Election Day in Dearborn, Nov. 8. All photos: Bilal Salman/The Arab American News
Executive races in Michigan were tight, with incumbent Governor Whitmer leading only by a single point in the RealClearPolitics poll average ahead of Republican challenger Tudor Dixon on Monday.
Trump-aligned candidates in national races and in Michigan espoused previously-debunked theories of widespread election fraud in the 2020 presidential elections. Election officials braced for challenges and in some races, like in Arizona, election workers had even received threats of violence in the run-up to the election.
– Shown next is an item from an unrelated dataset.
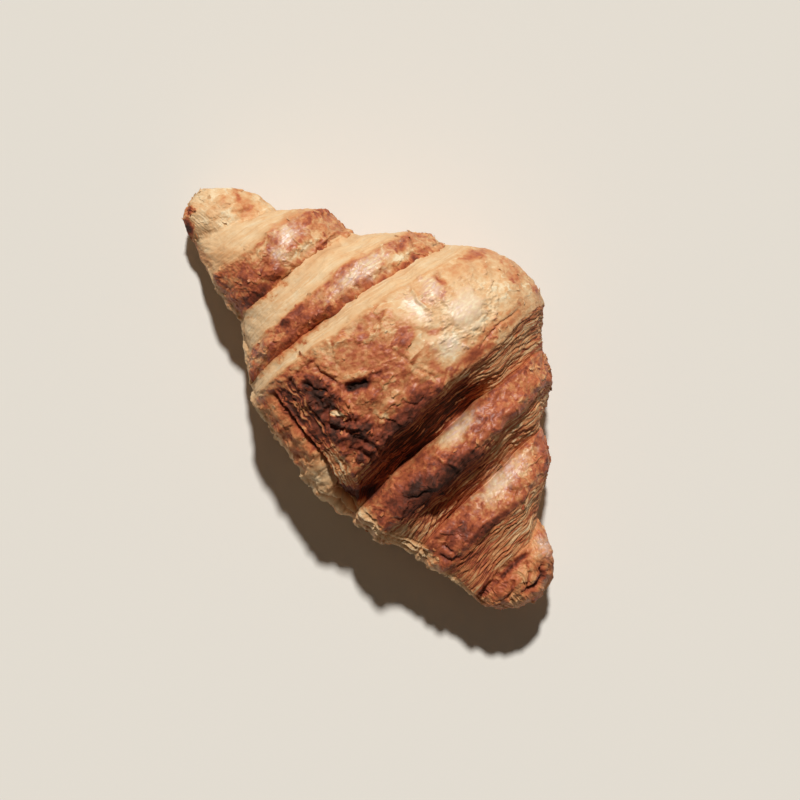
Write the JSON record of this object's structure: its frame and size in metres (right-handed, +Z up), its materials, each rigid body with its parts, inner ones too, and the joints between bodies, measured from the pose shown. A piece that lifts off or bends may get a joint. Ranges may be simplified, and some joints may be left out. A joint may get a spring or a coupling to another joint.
{
  "type": "croissant",
  "caption": "Baked croissant with stepped dough wraps, browned glazed plateaus and pale laminated edges, lying flat on its belly.",
  "frame": {"origin": "centre of the footprint's bounding box, on the surface the croissant lies on", "axes": "+X from one tip to the other, +Y towards the bulging outer side, +Z up"},
  "size_m": [0.1606, 0.09, 0.0586],
  "materials": {
    "crust": "golden brown baked pastry crust, egg-washed and half glossy on the browned plateaus, matt and pale on the laminated edges"
  },
  "bodies": {
    "root": {"croissant": "crust"}
  },
  "joints": []
}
Dearborn and Hamtramck clerks did not hear of such threats by Tuesday evening, but Dearborn Clerk George Darany did note some overzealous election watchers who “overstepped their boundaries” or were “not being civil” while they crossed polling lines to hand out materials or had to be informed that they couldn’t touch election materials like tabulators and ballots, by law.
In Detroit, Republican candidate for secretary of state Karamo filed a lawsuit before the election that asked that procedures around absentee voting be changed, claiming corruption and election law violations. That request was denied on Monday by a judge who said Karamo’s lawyers failed to produce any evidence of such violations in the regular Detroit election process.
“While it is easy to hurl accusations of violations of law and corruption, it is another matter to come forward and produce the evidence our Constitution and laws require,” said Wayne County Third Circuit Court Judge Timothy Kenny. “Plaintiffs failed, in a full day evidentiary hearing, to produce any shred of evidence.”
Locally, conflicts over school educational materials that are explicit or cater to LGBTQ+ students, combined with abortion, had produced a renewed interest among local Muslim Americans to switch their votes to Republican after a decades-long stronghold in the community enjoyed by Democrats. Posts over social media hinted at a shifting party landscape, but major Arab American political organizations did not endorse Republicans en masse.